歴史好きの息子に感化され、前作の「麒麟が来る」から続けてNHK大河ドラマ「青天を衝け」を毎週視聴している。
「麒麟が来る」ではそれまで詳細に描かれたことのなかった明智光秀を長谷川博巳が、織田信長を染谷将太が好演し、今までになかった新しい解釈で光秀と信長の関係が描かれた。クライマックスである本能寺の変で、織田信長が最後を覚悟した場面で「(焼き討ちをしたのが)十兵衛か、であれば是非もなし」と微笑むような表情でつぶやくシーンは、信長と光秀が互いに理解しながらも「立場」と「思い」の違いからついには討つ側、討たれる側に分かれてしまうという悲劇として、非常に印象深いものになった。
つい最近、なんとキリンビールのCMで長谷川・染谷コンビが共演をしているのを見て、光秀と信長の転生を見ているように感じるほど、「麒麟が来る」にハマっていたのだということを自覚している(笑)。
そして「青天を衝け」である。吉沢 亮演じる渋沢栄一を描いているが、渋沢栄一が兄・喜作とともに一橋家の平岡円四郎に拾われ、倒そうとしていた幕府の幕臣に召し抱えられてしまうというやぶへびから、ストーリーが面白くなった。また、吉沢 亮の渋沢栄一もどんどんキャラクターが確立され、先日の明治新政府出仕の件で大隈重信に言い負かされるまでは誰にも負けたことがない口達者のセリフ回しに爽快さを感じるようになった。
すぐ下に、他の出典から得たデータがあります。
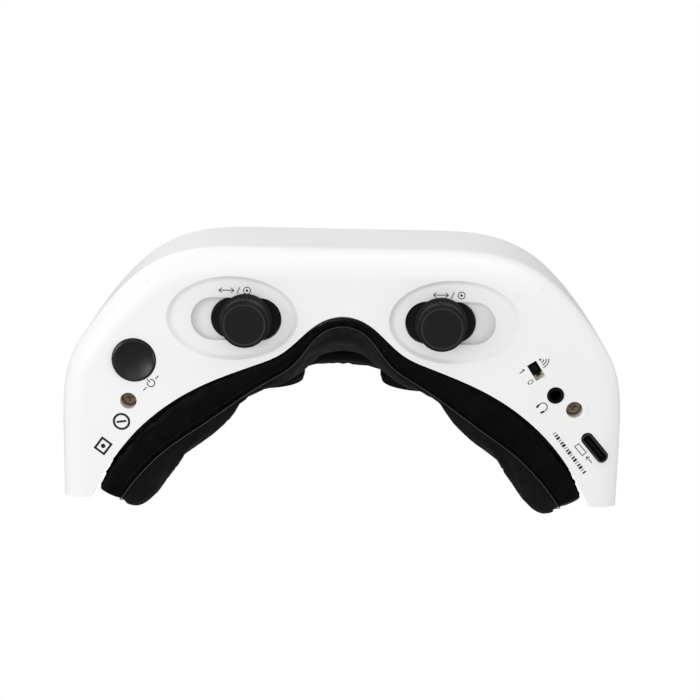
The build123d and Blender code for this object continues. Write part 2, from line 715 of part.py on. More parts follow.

パリから帰国し帰省した際に訪れた、尾高惇忠と邂逅するシーンで、尊王攘夷で自分がすべきことは、戦=殺し合いではなく、地に足を付けて働くことが自分の成すべきことと気づき、多くの友人、恩師を失い、その責任を感じながらも、前を向こうとする姿を吉沢 亮が好演している。
尊王攘夷で討幕派だったが、徳川一橋家の家臣となり、また、幕臣であったにも関わらず、これからは明治新政府に出仕し、関わることになった数奇な運命ながら、渋沢栄一が現在の日本経済の基礎となる様々な仕組み、企業をどうやってつくっていくのか、その奮闘ぶりが楽しみになってきた。
それから最後の将軍徳川慶喜を演じる草彅 剛も、セリフそのものは少ないながら、特に平岡兵四郎や渋沢栄一と会話するシーンでの表情・雰囲気の作り方が素晴らしく、慶喜の感情や意志を画面から伝えてくる。もはや一流の名優と感じた。
また今作は、それまで政治の表舞台にたった人物ばかりが描かれていたが、明治維新の前後で市井の人々や、武士の生き残りがどう生き、どう感じていたのかを丹念に描いている。フィクションではあるが、十分にその当時を想像させるに値する脚本と演出になっている点は素晴らしいと思う。
コロナ禍の影響で全44話と通例よりスケジュールは短縮されるそうだが、最後まで応援していきたい。